Beijing still does not seem to be in a mood to resolve it on a priority basis. New Delhi has done well to insist that Beijing must be serious about resolving the border issue.
Will Chinese State Councillor and Foreign Minister Wang Yi’s talks ( New Delhi, March 25, 2922) with Indian National Security Advisor Ajit Doval and External Affairs Minister S Jaishankar normalise ties between India and China? Signs are ominous.
Observers say Wang proposed in his New Delhi talks that New Delhi and Beijing should focus on economic cooperation. There is hardly any problem with this proposition. Despite the serious setbacks to India-China ties in the wake of its aggression in India’s Ladakh in 2020, economic relations between the two nations have continued to grow in recent years.

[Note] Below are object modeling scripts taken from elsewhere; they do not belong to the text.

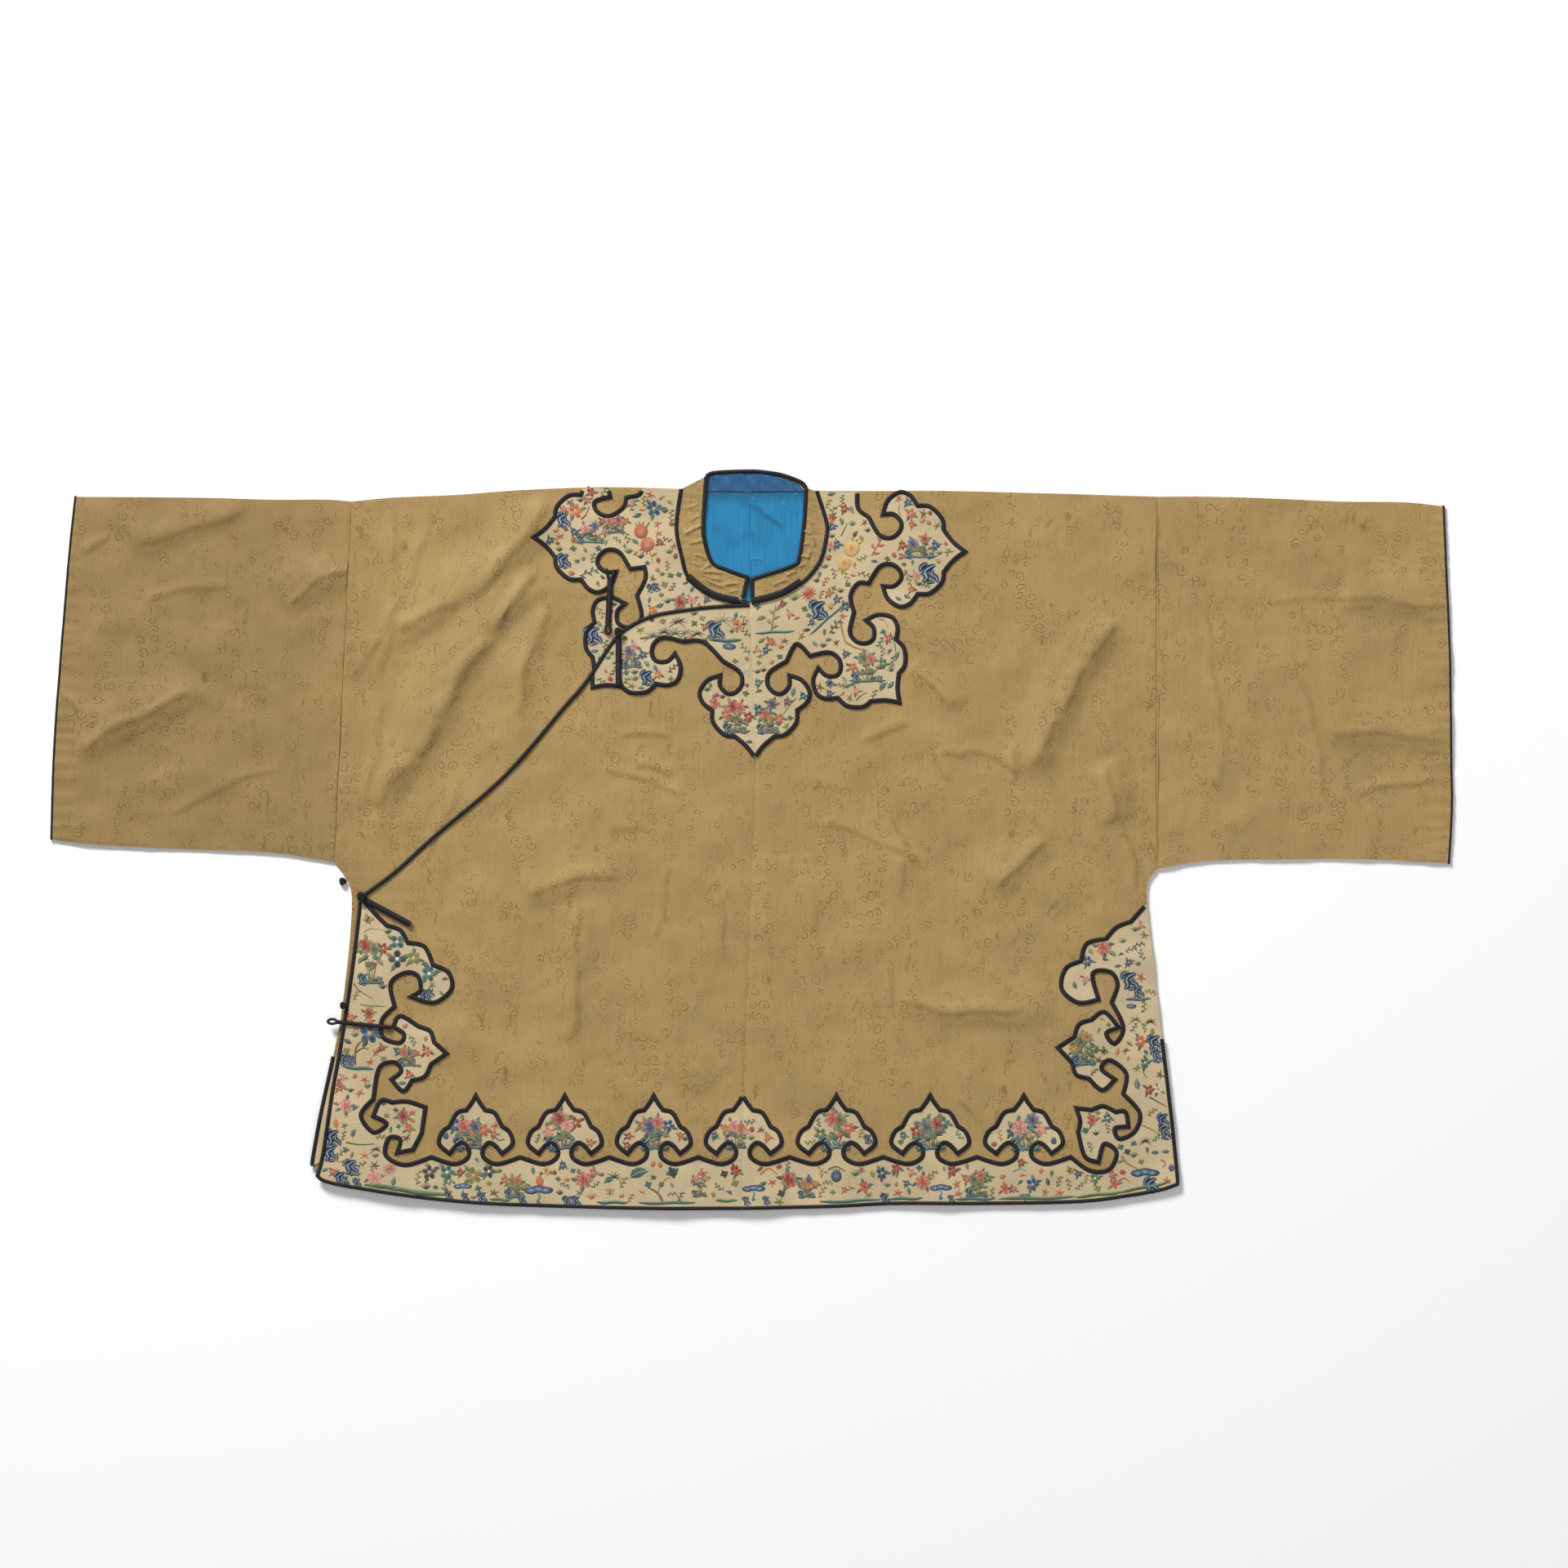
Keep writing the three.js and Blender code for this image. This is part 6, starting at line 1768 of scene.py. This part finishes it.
    def blades(self, x, y, size, turn, silk, count, fan, width, droop=0.0):
        """A fan of narrow blades."""
        for k in range(count):
            way = math.radians(turn + fan * (k / max(count - 1, 1) - 0.5))
            reach = size * self.random.uniform(0.8, 1.05)
            share = np.linspace(0, 1, 5)
            path = np.column_stack([x + reach * share * math.cos(way),
                                    y + reach * share * math.sin(way) - droop * size * share**2])
            self.band(path, width * np.array([0.5, 1, 0.9, 0.6, 0.1]), dyed(silk, 0.8), dyed(silk, 1.3),
                      STITCH_HIGH * 0.9)

    def grass(self, x, y, size, turn, silk):
        """A tuft of grass."""
        self.blades(x, y, size, turn, silk, 9, 110, 0.32)

    def spray(self, x, y, size, turn, silk):
        """A thin spray."""
        self.blades(x, y - size * 0.2, size * 0.75, turn, silk, 8, 210, 0.5, 0.35)

    def maple(self, x, y, size, turn, silk):
        """A leaf of broad blades."""
        self.blades(x, y, size * 0.55, turn, silk, 5, 240, size * 0.09)

    def bush(self, x, y, size, turn, silk):
        """A bush of small pads."""
        for k in range(9):
            way = math.radians(turn + 40 * k)
            out = size * (0.3 if k % 2 else 0.16)
            self.pad(x + out * math.cos(way), y + out * math.sin(way) * 0.8, size * 0.15, size * 0.11,
                     turn + 40 * k, (dyed(silk, 0.7), dyed(silk, 1.0), dyed(silk, 1.5)), STITCH_HIGH, 8)

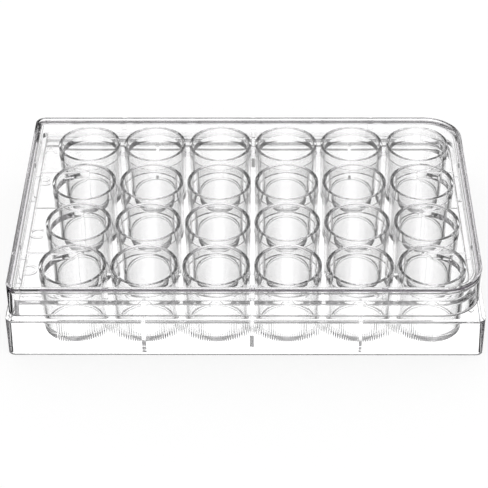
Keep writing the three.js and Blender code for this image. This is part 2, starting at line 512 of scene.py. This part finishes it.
def row_letters():
    """Raised row letters on the deck's wide margin."""
    parts = []
    for (letter, shift), y in zip(LETTER_SHIFTS.items(), rows):
        curve = bpy.data.curves.new(letter, "FONT")
        curve.body = letter
        curve.size = LETTER_SIZE
        curve.extrude = LETTER_HEIGHT
        curve.resolution_u = 6
        curve.align_x = "CENTER"
        curve.align_y = "CENTER"
        text = bpy.data.objects.new(letter, curve)
        bpy.context.scene.collection.objects.link(text)
        mesh = evaluated_mesh(text)
        work = bmesh.new()
        work.from_mesh(mesh)
        bmesh.ops.remove_doubles(work, verts=work.verts, dist=WELD_DISTANCE)
        bmesh.ops.recalc_face_normals(work, faces=work.faces)
        bmesh.ops.translate(work, verts=work.verts, vec=(LETTER_X, y + shift, DECK_HEIGHT))
        parts.append((
            [tuple(v.co) for v in work.verts],
            [[v.index for v in face.verts] for face in work.faces],
        ))
        work.free()
        bpy.data.objects.remove(text)
        bpy.data.meshes.remove(mesh)
    return solid("row_letters", parts)


SHARP_ANGLE = math.radians(32)


def finished(piece, node):
    """Scales a piece to metres, smooths its shading and puts it in the frame."""
    work = bmesh.new()
    work.from_mesh(piece.data)
    bmesh.ops.remove_doubles(work, verts=work.verts, dist=WELD_DISTANCE)
    bmesh.ops.scale(work, vec=(MM, MM, MM), verts=work.verts)
    for face in work.faces:
        face.smooth = True
    for edge in work.edges:
        edge.smooth = len(edge.link_faces) == 2 and edge.calc_face_angle(math.pi) < SHARP_ANGLE
    work.to_mesh(piece.data)
    work.free()
    weighted = piece.modifiers.new("flat faces stay flat", "WEIGHTED_NORMAL")
    weighted.mode = "FACE_AREA"
    weighted.weight = 50
    weighted.keep_sharp = True
    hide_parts(node)
    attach(piece, "root")
    return piece


def build_plate():
    plate = plate_shell()
    combine(plate, deck_recess(), "DIFFERENCE")
    for index, parts in enumerate(ribs()):
        combine(plate, bevelled(solid(f"ribs_{index}", parts), RIB_ROUNDING), "UNION")
    combine(plate, well_bodies(), "UNION")
    combine(plate, well_bores(), "DIFFERENCE")
    combine(plate, grip_cutter(), "DIFFERENCE")
    combine(plate, seat_pips(), "UNION")
    combine(plate, row_letters(), "UNION")
    return finished(plate, "plate")


def build_lid():
    lid = lid_shell()
    combine(lid, lid_spacers(), "UNION")
    return finished(lid, "lid")


POLYSTYRENE_IOR = 1.59
DEPTH_TINT = (0.08, 0.02, 0.1)
PLATE_DEPTH = 4
LID_DEPTH = 22
HAZE_SCALE = 60
HAZE_ROUGHNESS = 0.03
STREAK_ROUGHNESS = 0.05
# Fine across the flow and long along it, for the plate's upright walls and for the lid's top
PLATE_STREAKS = (900, 900, 30)
LID_STREAKS = (30, 900, 900)


def clear_plastic(name, depth_density, streak_scale):
    """Polystyrene with a faint haze, and finer streaks the way the melt has flowed."""
    material = bpy.data.materials.new(name)
    material.use_nodes = True
    nodes = material.node_tree.nodes
    links = material.node_tree.links
    shader = nodes["Principled BSDF"]
    shader.inputs["Base Color"].default_value = (1, 1, 1, 1)
    shader.inputs["IOR"].default_value = POLYSTYRENE_IOR
    shader.inputs["Transmission Weight"].default_value = 1
    coordinates = nodes.new("ShaderNodeTexCoord")
    haze = nodes.new("ShaderNodeTexNoise")
    haze.inputs["Scale"].default_value = HAZE_SCALE
    haze.inputs["Detail"].default_value = 4
    links.new(coordinates.outputs["Object"], haze.inputs["Vector"])
    flow = nodes.new("ShaderNodeMapping")
    flow.inputs["Scale"].default_value = streak_scale
    links.new(coordinates.outputs["Object"], flow.inputs["Vector"])
    streaks = nodes.new("ShaderNodeTexNoise")
    streaks.inputs["Scale"].default_value = 1
    streaks.inputs["Detail"].default_value = 3
    links.new(flow.outputs["Vector"], streaks.inputs["Vector"])
    parts = []
    layers = ((haze, 0.0, 1.0, HAZE_ROUGHNESS), (streaks, 0.55, 0.8, STREAK_ROUGHNESS))
    for texture, low, high, roughest in layers:
        spread = nodes.new("ShaderNodeMapRange")
        spread.inputs["From Min"].default_value = low
        spread.inputs["From Max"].default_value = high
        spread.inputs["To Max"].default_value = roughest
        links.new(texture.outputs["Fac"], spread.inputs["Value"])
        parts.append(spread.outputs["Result"])
    roughness = nodes.new("ShaderNodeMath")
    roughness.operation = "ADD"
    links.new(parts[0], roughness.inputs[0])
    links.new(parts[1], roughness.inputs[1])
    links.new(roughness.outputs[0], shader.inputs["Roughness"])
    depth = nodes.new("ShaderNodeVolumeAbsorption")
    depth.inputs["Color"].default_value = (*DEPTH_TINT, 1)
    depth.inputs["Density"].default_value = depth_density
    links.new(depth.outputs["Volume"], nodes["Material Output"].inputs["Volume"])
    return material


plate = build_plate()
lid = build_lid()
plate.data.materials.clear()
plate.data.materials.append(clear_plastic("plate_polystyrene", PLATE_DEPTH, PLATE_STREAKS))
lid.data.materials.clear()
lid.data.materials.append(clear_plastic("lid_polystyrene", LID_DEPTH, LID_STREAKS))


# Studio
FLOOR_HALF = 3
FLOOR_DROP = 0.0002
FLOOR_WHITE = 0.85
# How much of what the camera sees of the floor is its own glow, and how strong that is
FLOOR_GLOW_SHARE = 0.8
FLOOR_GLOW = 1.04


def white_floor():
    """White paper. Rays that have met the plastic pass it and see the world below instead."""
    mesh = bpy.data.meshes.new("floor")
    half = FLOOR_HALF
    corners = [(-half, -half, 0), (half, -half, 0), (half, half, 0), (-half, half, 0)]
    mesh.from_pydata(corners, [], [(0, 1, 2, 3)])
    floor = bpy.data.objects.new("floor", mesh)
    floor.location.z = -FLOOR_DROP
    bpy.context.scene.collection.objects.link(floor)
    material = bpy.data.materials.new("floor_white")
    material.use_nodes = True
    nodes = material.node_tree.nodes
    links = material.node_tree.links
    nodes.clear()
    rays = nodes.new("ShaderNodeLightPath")
    card = nodes.new("ShaderNodeBsdfDiffuse")
    card.inputs["Color"].default_value = (FLOOR_WHITE, FLOOR_WHITE, FLOOR_WHITE, 1)
    glow = nodes.new("ShaderNodeEmission")
    glow.inputs["Strength"].default_value = FLOOR_GLOW
    share = nodes.new("ShaderNodeMath")
    share.operation = "MULTIPLY"
    share.inputs[1].default_value = FLOOR_GLOW_SHARE
    links.new(rays.outputs["Is Camera Ray"], share.inputs[0])
    paper = nodes.new("ShaderNodeMixShader")
    links.new(share.outputs[0], paper.inputs["Fac"])
    links.new(card.outputs[0], paper.inputs[1])
    links.new(glow.outputs[0], paper.inputs[2])
    through_plastic = nodes.new("ShaderNodeMath")
    through_plastic.operation = "MAXIMUM"
    links.new(rays.outputs["Is Glossy Ray"], through_plastic.inputs[0])
    links.new(rays.outputs["Is Transmission Ray"], through_plastic.inputs[1])
    clear = nodes.new("ShaderNodeBsdfTransparent")
    surface = nodes.new("ShaderNodeMixShader")
    links.new(through_plastic.outputs[0], surface.inputs["Fac"])
    links.new(paper.outputs[0], surface.inputs[1])
    links.new(clear.outputs[0], surface.inputs[2])
    output = nodes.new("ShaderNodeOutputMaterial")
    links.new(surface.outputs[0], output.inputs["Surface"])
    mesh.materials.append(material)


# Levels all round, by height, from 0 at the nadir to 1 at the zenith
ROUND_LEVELS = ((0.0, 1.0), (0.45, 1.0), (0.52, 0.4), (0.62, 0.25), (0.85, 0.25), (1.0, 0.2))
# How dark the cards at the left and right are by height, on the same scale: all but the ends
CARD_BAND = ((0.03, 0.0), (0.1, 1.0), (0.9, 1.0), (1.0, 0.0))
# How clear of the cards a direction is, as it turns from the sides (0) to the front or back (1)
CARD_LEVELS = ((0.0, 0.0), (0.6, 0.0), (0.8, 0.5), (0.94, 1.0))
# Glossy and transmitted rays see the world at the first level, or at the second before any reflection
WORLD_STRENGTH = 1.33
STRAIGHT_LEVEL = 1.33
# The sockets of a Mix node of numbers
MIX_FACTOR, MIX_A, MIX_B = 0, 2, 3


def ramp(nodes, stops):
    """A grey colour ramp through stops of (place, level)."""
    made = nodes.new("ShaderNodeValToRGB")
    elements = made.color_ramp.elements
    while len(elements) < len(stops):
        elements.new(0.5)
    for element, (place, level) in zip(elements, stops):
        element.position = place
        element.color = (level, level, level, 1)
    return made


def maths(nodes, links, operation, first, second=None):
    """The output of a Math node, whose inputs are numbers or other sockets."""
    made = nodes.new("ShaderNodeMath")
    made.operation = operation
    for socket, value in zip(made.inputs, (first, second)):
        if isinstance(value, (int, float)):
            socket.default_value = value
        elif value is not None:
            links.new(value, socket)
    return made.outputs[0]


def studio_world():
    """White below the horizon and dim above it, with dark cards at the left and right.

    Only rays that have been reflected see this. The rest see plain white all round.
    """
    world = bpy.data.worlds.new("studio")
    bpy.context.scene.world = world
    world.use_nodes = True
    nodes = world.node_tree.nodes
    links = world.node_tree.links
    coordinates = nodes.new("ShaderNodeTexCoord")
    split = nodes.new("ShaderNodeSeparateXYZ")
    links.new(coordinates.outputs["Generated"], split.inputs[0])
    x, y, z = split.outputs
    squares = [maths(nodes, links, "MULTIPLY", side, side) for side in (x, y)]
    across = maths(nodes, links, "SQRT", maths(nodes, links, "ADD", *squares))
    facing = maths(nodes, links, "DIVIDE", maths(nodes, links, "ABSOLUTE", y), across)
    place = maths(nodes, links, "MULTIPLY", maths(nodes, links, "ADD", z, 1), 0.5)
    round_level = ramp(nodes, ROUND_LEVELS)
    links.new(place, round_level.inputs["Fac"])
    band = ramp(nodes, CARD_BAND)
    links.new(place, band.inputs["Fac"])
    card = ramp(nodes, CARD_LEVELS)
    links.new(facing, card.inputs["Fac"])
    dimmed = maths(nodes, links, "MULTIPLY", band.outputs["Color"], maths(
        nodes, links, "SUBTRACT", 1, card.outputs["Color"]
    ))
    level = maths(nodes, links, "MULTIPLY", round_level.outputs["Color"], maths(
        nodes, links, "SUBTRACT", 1, dimmed
    ))
    lit = maths(nodes, links, "MULTIPLY", level, WORLD_STRENGTH)
    rays = nodes.new("ShaderNodeLightPath")
    plain = maths(
        nodes, links, "MAXIMUM", rays.outputs["Is Camera Ray"], rays.outputs["Is Diffuse Ray"]
    )
    straight = maths(nodes, links, "LESS_THAN", rays.outputs["Glossy Depth"], 0.5)
    through = nodes.new("ShaderNodeMix")
    links.new(straight, through.inputs[MIX_FACTOR])
    links.new(lit, through.inputs[MIX_A])
    through.inputs[MIX_B].default_value = STRAIGHT_LEVEL
    shown = nodes.new("ShaderNodeMix")
    links.new(plain, shown.inputs[MIX_FACTOR])
    links.new(through.outputs[0], shown.inputs[MIX_A])
    shown.inputs[MIX_B].default_value = 1
    links.new(shown.outputs[0], nodes["Background"].inputs["Color"])


white_floor()
studio_world()

# Camera
LENS = 127.65
SENSOR = 36
CAMERA_AZIMUTH = math.radians(0.775)
CAMERA_ELEVATION = math.radians(37.311)
CAMERA_ROLL = math.radians(-0.443)
CAMERA_DISTANCE = 0.4716
CAMERA_TARGET = Vector((-0.00044, -0.01976, 0.0201))

camera_data = bpy.data.cameras.new("camera")
camera_data.lens = LENS
camera_data.sensor_width = SENSOR
camera_data.clip_start = 0.01
camera = bpy.data.objects.new("camera", camera_data)
bpy.context.scene.collection.objects.link(camera)
bpy.context.scene.camera = camera
back = Vector((
    math.sin(CAMERA_AZIMUTH) * math.cos(CAMERA_ELEVATION),
    -math.cos(CAMERA_AZIMUTH) * math.cos(CAMERA_ELEVATION),
    math.sin(CAMERA_ELEVATION),
))
right = Vector((math.cos(CAMERA_AZIMUTH), math.sin(CAMERA_AZIMUTH), 0))
axes = Matrix((right, back.cross(right), back)).transposed()
turn = axes @ Matrix.Rotation(CAMERA_ROLL, 3, "Z")
camera.matrix_world = Matrix.Translation(CAMERA_TARGET + back * CAMERA_DISTANCE) @ turn.to_4x4()

scene = bpy.context.scene
scene.view_settings.view_transform = "Standard"
scene.cycles.max_bounces = 64
scene.cycles.glossy_bounces = 48
scene.cycles.transmission_bounces = 64
scene.cycles.transparent_max_bounces = 16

According to a report, India’s trade with China in 2021 reached $125.6 billion. The trade between the two nations crossed the $100 billion mark. India’s imports from China accounted for $97.5 billion. Its exports reached $28.1 billion. India’s biggest imports are electrical and mechanical machinery, various chemicals used by industries, active pharmaceutical ingredients (APIs), auto components, and many medical supplies. Indian exports to China are mostly raw materials such as ores and cotton, and seafood.
The real problem lies with Beijing’s continued approach to resolving the more than half-century-old India-China border disputes. Beijing still does not seem to be in a mood to resolve it on a priority basis. Given its experience with Beijing on this issue since the Nehruvian years, New Delhi cannot afford to overlook it.
New Delhi has done well to insist that Beijing must be serious about resolving the border issue. Regrettably, the intentions of China’s apex political leadership on the India-China border issue continue to be far from benign. It is believed that Chinese President Xi Jinping himself masterminded the 2020 Galwan valley intrusion that has led to the present tension between New Delhi and Beijing.
Today China does not seem to be willing to withdraw from its previous positions behind the Line of Actual Control. According to a U.S. Department of Defence report, in 2020, China “built a 100-home civilian village inside the disputed territory between PRC’s Tibet Autonomous Region and India’s Arunachal Pradesh state…”
According to a Pentagon report ( 2021), “The PRC has continued taking incremental and tactical actions to press its claims at the LAC.” Another report says that China has flown at least one long-range strategic H-6K bomber along its borders with India; New Delhi is within the combat range of the H-6K and the striking range of the CJ-20.
A former Corps Commander of India’s Fire and Fury Corps in Ladakh says China is “a quintessential expansionist country” out to “establish Pax Sinica.” In a recent media interview, India’s former Foreign Secretary and Ambassador to China Nirupama Rao has warned: “We are now faced with a situation where we can have… potential clashes… in many other contested areas, too.”